Thirteen appearances last term served as a decent foundation for this campaign and he admits that the minutes afforded to him against Bath in Europe have been critical to his self-belief. “The experience of that is invaluable,” he explained. “The big games are where you learn the most about yourself: Whether you can handle the pressure and the different things that come with the build-up and everything like that.”

The stream of young but ready-to-go youngsters such as Tracy has continued to flow into Leo Cullen’s first-team this season with talents such as Joey Carbery, Ross Byrne, Adam Byrne and Rory O’Loughlin among them but Leinster’s collective progress comes with a caveat.

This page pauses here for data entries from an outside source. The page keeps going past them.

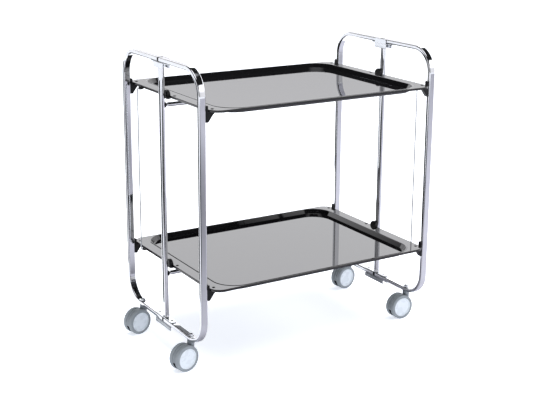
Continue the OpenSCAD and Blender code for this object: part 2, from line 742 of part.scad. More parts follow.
stand() at_caster(1, -1, front_right_turn) hub(1);  // front_right_rear_hub
stand() at_caster(1, 1, rear_right_turn) hood();  // rear_right_hood
stand() at_caster(1, 1, rear_right_turn) axle();  // rear_right_axle
stand() at_caster(1, 1, rear_right_turn) tyre(-1);  // rear_right_front_tyre
stand() at_caster(1, 1, rear_right_turn) hub(-1);  // rear_right_front_hub
stand() at_caster(1, 1, rear_right_turn) tyre(1);  // rear_right_rear_tyre
stand() at_caster(1, 1, rear_right_turn) hub(1);  // rear_right_rear_hub
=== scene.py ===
import json
import math

import bmesh
import bpy
from mathutils import Matrix, Vector


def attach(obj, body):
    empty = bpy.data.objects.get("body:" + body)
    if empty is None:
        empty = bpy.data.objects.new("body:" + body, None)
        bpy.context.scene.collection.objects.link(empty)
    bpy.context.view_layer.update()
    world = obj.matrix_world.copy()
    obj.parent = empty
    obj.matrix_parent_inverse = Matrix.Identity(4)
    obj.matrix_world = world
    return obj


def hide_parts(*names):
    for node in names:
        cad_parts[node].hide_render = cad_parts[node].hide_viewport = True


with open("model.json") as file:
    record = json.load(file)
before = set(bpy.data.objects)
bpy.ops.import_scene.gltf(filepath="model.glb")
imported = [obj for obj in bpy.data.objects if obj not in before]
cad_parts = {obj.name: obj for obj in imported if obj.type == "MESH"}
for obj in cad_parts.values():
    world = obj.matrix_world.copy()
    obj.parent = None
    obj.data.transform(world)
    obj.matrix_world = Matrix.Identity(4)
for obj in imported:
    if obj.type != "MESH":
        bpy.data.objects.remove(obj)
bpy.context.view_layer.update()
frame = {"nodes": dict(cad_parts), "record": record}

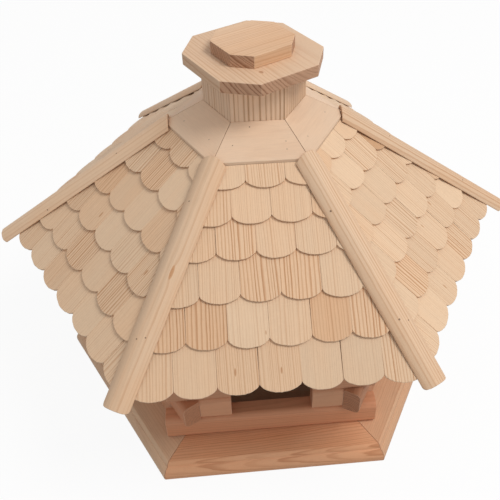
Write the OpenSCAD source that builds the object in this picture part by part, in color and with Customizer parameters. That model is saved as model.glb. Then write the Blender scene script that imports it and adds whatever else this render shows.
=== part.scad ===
// Hexagonal log cabin bird feeder with a shingled roof.
// Millimetres, +Z up, origin at the centre of the underside of the base.

/* [Base] */
// How far the foot of the base frame stands out past the walls
base_ledge = 39.8; // [30:0.1:50]
// Thickness of the base boards
base_t = 21; // [16:0.5:28]
// Width of the base boards, inner edge to outer foot
base_w = 72; // [60:1:90]
// How far the moulded nose of a base board stands out past its top edge
nose_out = 10.5; // [6:0.5:14]
// Height of the straight foot under the nose
nose_foot = 4; // [2:0.5:7]
// How far the bead at the top of the nose stands out past the top edge
bead_out = 3.5; // [2:0.25:5]
// Height of the bead at the top of the nose
bead_h = 6; // [4:0.5:8]
// Step between the bead and the round under it
quirk = 0.8; // [0.4:0.1:1.5]
// Thickness of the floor panel
floor_t = 12; // [8:1:18]

/* [Log walls] */
// Centre to the outer face of a wall
wall_reach = 181.5; // [170:0.5:190]
// Thickness of a log, inside face to outside face
log_d = 20; // [16:0.5:24]
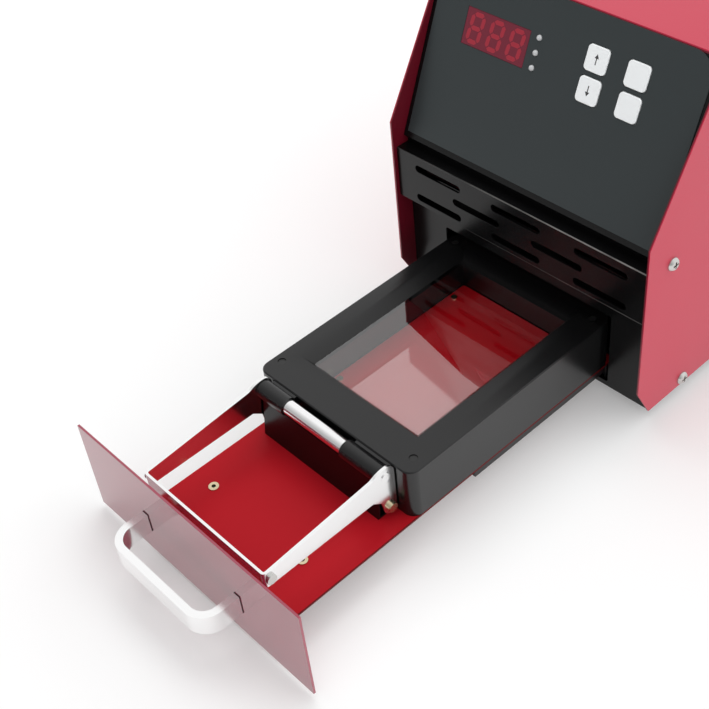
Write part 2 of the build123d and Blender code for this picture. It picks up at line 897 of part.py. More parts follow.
def power_board():
    z0 = deck_z + sheet + post_height
    board = block(board_in, board_out, board_near, board_far, z0, z0 + board_thick)
    for x, y in power_post_spots():
        board -= post(x, y, z0 - 1, z0 + 4, 3.2)
    return board


def power_board_posts():
    base = deck_z + sheet
    group = []
    for x, y in power_post_spots():
        group.append(post(x, y, base, base + post_height, 6.0))
    return group


board_face = deck_z + sheet + post_height + board_thick
core_near = board_near + 24.0
core_length = 32.0
coil_low = board_face + 7.0
coil_high = board_face + 23.0


def trigger_transformer():
    x0 = board_in + 2.0
    x1 = board_out - 2.0
    far = core_near + core_length
    core = block(x0, x1, core_near, far, board_face, board_face + 30.0)
    core -= block(x0 - 1, x0 + 5, core_near + 8, far - 8, coil_low - 1, coil_high + 1)
    core -= block(x1 - 5, x1 + 1, core_near + 8, far - 8, coil_low - 1, coil_high + 1)
    return core


def transformer_winding():
    x0 = board_in + 3.0
    x1 = board_out - 3.0
    y0 = core_near + 9.0
    y1 = core_near + core_length - 9.0
    coil = block(x0, x1, y0, y1, coil_low, coil_high)
    coil -= block(x0 + 3.9, x1 - 3.9, y0 - 1, y1 + 1, coil_low - 1, coil_high + 1)
    return coil.solids()


def heat_sink():
    x0 = board_in + 4.0
    x1 = board_out - 4.0
    near = board_near + 74.0
    far = near + 30.0
    fin = 1.6
    pitch = (x1 - x0 - fin) / 5
    shape = block(x0, x1, near, far, board_face, board_face + 4.0)
    for step in range(6):
        x = x0 + step * pitch
        shape += block(x, x + fin, near, far, board_face + 3.9, board_face + 24.0)
    return shape


def power_inlet():
    y = rear_wall
    x = inlet_across
    z = rear_fit_z
    shape = block(x - 14.0, x + 14.0, y - 22.0, y, z - 10.0, z + 10.0)
    plate = block(x - 25.0, x + 25.0, y, y + flange_thick, z - 12.0, z + 12.0)
    plate = fillet(plate.edges().filter_by(Axis.Y), 4.0)
    shape += plate
    well = block(x - 12.3, x + 12.3, y - 15.0, y + 5, z - 8.2, z + 8.2)
    well = chamfer(well.edges().filter_by(Axis.Y).group_by(Axis.Z)[-1], 5.0)
    shape -= well
    for dx, dz in ((-7.0, -2.0), (0.0, 2.0), (7.0, -2.0)):
        shape += block(x + dx - 1.0, x + dx + 1.0, y - 16.0, y - 2.0, z + dz - 2.0, z + dz + 2.0)
    for dx in (-20.0, 20.0):
        shape -= along_y(x + dx, z, y - 1, y + 5, 3.4)
    return shape


def inlet_screws():
    group = []
    for dx in (-20.0, 20.0):
        x = inlet_across + dx
        screw = along_y(x, rear_fit_z, rear_wall + flange_thick, rear_wall + flange_thick + 1.0, 5.6)
        screw += along_y(x, rear_fit_z, rear_wall, rear_wall + flange_thick + 0.5, 3.2)
        group.append(screw)
    return group


rocker_half_width = 5.0
rocker_half_height = 8.4
rocker_pivot_y = rear_wall - 3.0


def rocker_frame():
    x = rocker_across
    z = rear_fit_z
    shape = block(x - 6.4, x + 6.4, rear_wall - 16.0, rear_wall, z - 9.6, z + 9.6)
    rim = block(x - 7.6, x + 7.6, rear_wall, rear_wall + 1.6, z - 10.8, z + 10.8)
    rim = fillet(rim.edges().filter_by(Axis.Y), 1.2)
    shape += rim
    shape -= block(x - 5.3, x + 5.3, rear_wall - 10.5, rear_wall + 4, z - 8.8, z + 8.8)
    for dx in (-4.0, 4.0):
        shape += block(x + dx - 0.4, x + dx + 0.4, rear_wall - 24.0, rear_wall - 15.5, z - 2.5, z + 2.5)
    return shape


def power_rocker():
    w = rocker_half_width
    r = 16.0
    face = Pos(0, 4.25) * Rectangle(2 * rocker_half_height - 1.4, 4.5)
    bow = Pos(0, 6.5 + math.sqrt(r * r - 49.0) - 0.6) * Circle(r)
    section = face - bow
    hub = Circle(2.6)
    body = extrude(Plane.YZ * (Rot(0, 0, -90) * (section + hub)), amount=w, both=True)
    pose = Pos(rocker_across, rocker_pivot_y, rear_fit_z) * Rot(-rocker_tilt, 0, 0)
    return pose * body


def fuse_holder():
    x = fuse_across
    z = rear_fit_z
    shape = along_y(x, z, rear_wall - 26.0, rear_wall + 1.0, 12.2)
    shape += along_y(x, z, rear_wall, rear_wall + 2.0, 16.0)
    shape -= along_y(x, z, rear_wall - 20.0, rear_wall + 3.0, 9.4)
    return shape


def fuse_cap():
    x = fuse_across
    z = rear_fit_z
    shape = along_y(x, z, rear_wall - 18.0, rear_wall + 2.2, 9.2)
    shape += along_y(x, z, rear_wall + 2.0, rear_wall + 5.0, 12.0)
    shape -= block(x - 4.0, x + 4.0, rear_wall + 4.0, rear_wall + 6.0, z - 0.6, z + 0.6)
    return shape


# The frame's origin is the middle of the outer box, on the table.
box_front = panel_front - grip_reach
box_rear = rear_wall + 5.0
to_origin = Pos(0, -(box_front + box_rear) / 2, foot_height)

pieces = {
    "cover": cover(),
    "front_plate": front_plate(),
    "vent_plate": vent_plate(),
    "panel_overlay": panel_overlay(),
    "display_lens": display_lens(),
    "digit_module": digit_module(),
    "indicator_lights": indicator_lights(),
    "control_board": control_board(),
    "board_posts": board_posts(),
    "push_switches": push_switches(),
    "button_up": button(button_across[0], button_up[1]),
    "button_down": button(button_across[0], button_up[0]),
    "button_pattern": button(button_across[1], button_up[1]),
    "button_start": button(button_across[1], button_up[0]),
    "chassis": chassis(),
    "cover_screws": cover_screws(),
    "rubber_feet": rubber_feet(),
    "tray_plate": tray_plate(),
    "plate_eyelets": plate_eyelets(),
    "front_panel": front_panel(),
    "handle": handle(),
    "handle_spacers": handle_spacers(),
    "handle_screws": handle_screws(),
    "lid_frame": lid_frame(),
    "lid_screws": lid_screws(),
    "lid_glass": lid_glass(),
    "glass_retainer": glass_retainer(),
    "press_bed": press_bed(),
    "bed_pins": bed_pins(),
    "apron_wall": apron_wall(),
    "bearing_left": bearing(-sleeve_outer, sleeve_left_inner),
    "bearing_right": bearing(sleeve_right_inner, sleeve_outer),
    "hinge_rod": hinge_rod(),
    "clamp_yoke": clamp_yoke(),
    "crank_bolts": crank_bolts(),
    "yoke_screws": yoke_screws(),
    "runner_fixed_left": runner_fixed(-1),
    "runner_fixed_right": runner_fixed(1),
    "runner_middle_left": runner_middle(-1),
    "runner_middle_right": runner_middle(1),
    "runner_inner_left": runner_inner(-1),
    "runner_inner_right": runner_inner(1),
    "lamp_deck": lamp_deck(),
    "lamp_pane": lamp_pane(),
    "reflector": reflector(),
    "flash_tubes": flash_tubes(),
    "lamp_holders": lamp_holders(),
    "capacitors": capacitors(),
    "capacitor_clamp": capacitor_clamp(),
    "power_board": power_board(),
    "power_board_posts": power_board_posts(),
    "trigger_transformer": trigger_transformer(),
    "transformer_winding": transformer_winding(),
    "heat_sink": heat_sink(),
    "power_inlet": power_inlet(),
    "inlet_screws": inlet_screws(),
    "rocker_frame": rocker_frame(),
    "power_rocker": power_rocker(),
    "fuse_holder": fuse_holder(),
    "fuse_cap": fuse_cap(),
}

for name, shape in pieces.items():
    if isinstance(shape, (list, ShapeList)):
        solids = []
        for item in shape:
            for solid in item.solids():
                solids.append(to_origin * solid)
        shape = Compound(solids)
    else:
        shape = to_origin * shape
    export_step(shape, "parts/" + name + ".step")
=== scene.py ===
import json
import math

import bmesh
import bpy
from mathutils import Euler, Matrix, Vector


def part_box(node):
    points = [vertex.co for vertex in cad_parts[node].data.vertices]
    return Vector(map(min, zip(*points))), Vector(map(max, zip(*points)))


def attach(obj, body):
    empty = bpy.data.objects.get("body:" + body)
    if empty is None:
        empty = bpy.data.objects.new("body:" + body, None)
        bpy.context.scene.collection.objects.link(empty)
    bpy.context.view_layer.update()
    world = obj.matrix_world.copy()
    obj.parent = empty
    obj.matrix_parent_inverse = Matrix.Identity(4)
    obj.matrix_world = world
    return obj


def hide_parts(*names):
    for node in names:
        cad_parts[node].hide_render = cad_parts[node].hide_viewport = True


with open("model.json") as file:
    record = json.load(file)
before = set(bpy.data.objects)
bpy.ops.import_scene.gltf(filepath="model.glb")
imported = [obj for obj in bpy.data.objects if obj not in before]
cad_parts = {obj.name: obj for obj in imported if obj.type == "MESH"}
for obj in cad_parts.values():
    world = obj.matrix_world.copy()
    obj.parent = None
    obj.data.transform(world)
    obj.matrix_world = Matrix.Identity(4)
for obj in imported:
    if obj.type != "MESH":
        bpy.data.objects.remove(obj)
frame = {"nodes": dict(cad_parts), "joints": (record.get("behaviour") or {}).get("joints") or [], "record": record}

bl_info = {
    "name": "Flash stamp machine",
    "version": (1, 0, 0),
    "blender": (4, 5, 0),
    "location": "3D View > Sidebar > Stamp",
    "description": "Dresses the packed flash stamp machine and sets up its stage",
    "category": "Object",
}

MM = 0.001

# Finishes: clouds and grains per metre, and how deep their detail goes
PAINT_CLOUDS = 22.0
LACQUER_CLOUDS = 30.0
MOULDED_CLOUDS = 60.0
HIGHLIGHT_CLOUDS = 60.0
PAINT_GRAINS = 900.0
METAL_STREAKS = 240.0
STEM_GRAINS = 800.0
COARSE = 2.0
FINE = 3.0
COAT_ROUGHNESS = 0.06
SHEET_ROUGHNESS = 0.24
SHEET_SPECULAR = 0.26
GLASS_IOR = 1.5
GLASS_ROUGHNESS = 0.01
LACQUER_IOR = 2.7

# Meshes: points closer than this are one, and faces within these degrees are one plane or one curve
WELD = 0.01 * MM
PLANE_ANGLE = 1.0
CURVE_ANGLE = 40.0

JOINTS = {joint["name"]: joint for joint in frame["joints"]}
SLOTS = {part["node"]: part["material_slot"] for part in frame["record"]["subparts"]}
BODY_OF = {}
for body_name, body_nodes in frame["record"]["behaviour"]["bodies"].items():
    for node_name in body_nodes:
        BODY_OF[node_name] = body_name

# The bars of one figure, from corner to corner of a square two by two
FIGURE_BARS = (
    ((-1, 1), (1, 1)),
    ((-1, 0), (1, 0)),
    ((-1, -1), (1, -1)),
    ((-1, 1), (-1, 0)),
    ((1, 1), (1, 0)),
    ((-1, 0), (-1, -1)),
    ((1, 0), (1, -1)),
)

# Pan head: its profile in shares of radius and height, and the cross recess in its crown
PAN_PROFILE = (
    (1.0, 0.0),
    (1.0, 0.22),
    (0.96, 0.42),
    (0.86, 0.66),
    (0.76, 0.84),
    (0.68, 0.93),
    (0.62, 0.96),
)
PAN_STEPS = 32
RECESS_ARM = 0.54
RECESS_HALF_WIDTH = 0.13
RECESS_TAPER = 0.8
RECESS_FLOOR = 0.3

# Printed shapes: how far each is sunk into its face, and its whole thickness
PRINT_SUNK = 0.02 * MM
FIGURE_SKIN = 0.05 * MM
ARROW_SKIN = 0.04 * MM

# CAD nodes whose edges are rounded, with the width in millimetres
SOFT_NODES = {
    "cover": 0.3,
    "front_plate": 0.3,
    "lid_frame": 0.45,
    "front_panel": 0.25,
    "handle": 0.5,
    "panel_overlay": 0.1,
    "press_bed": 0.3,
}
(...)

Northampton Saints shipped 97 points to Leinster in December and Montpellier were riddled for another 57 last Friday evening. Any talk of the province returning to the European summit should not pass without figures such as those being committed to the conversation.

“I don’t think it (matters) too much but we earned the points,” said Tracy. “It wasn’t as if we were playing against a bad side. I thought we played really well to earn those points and it was a good test for us that should leave us in good stead.”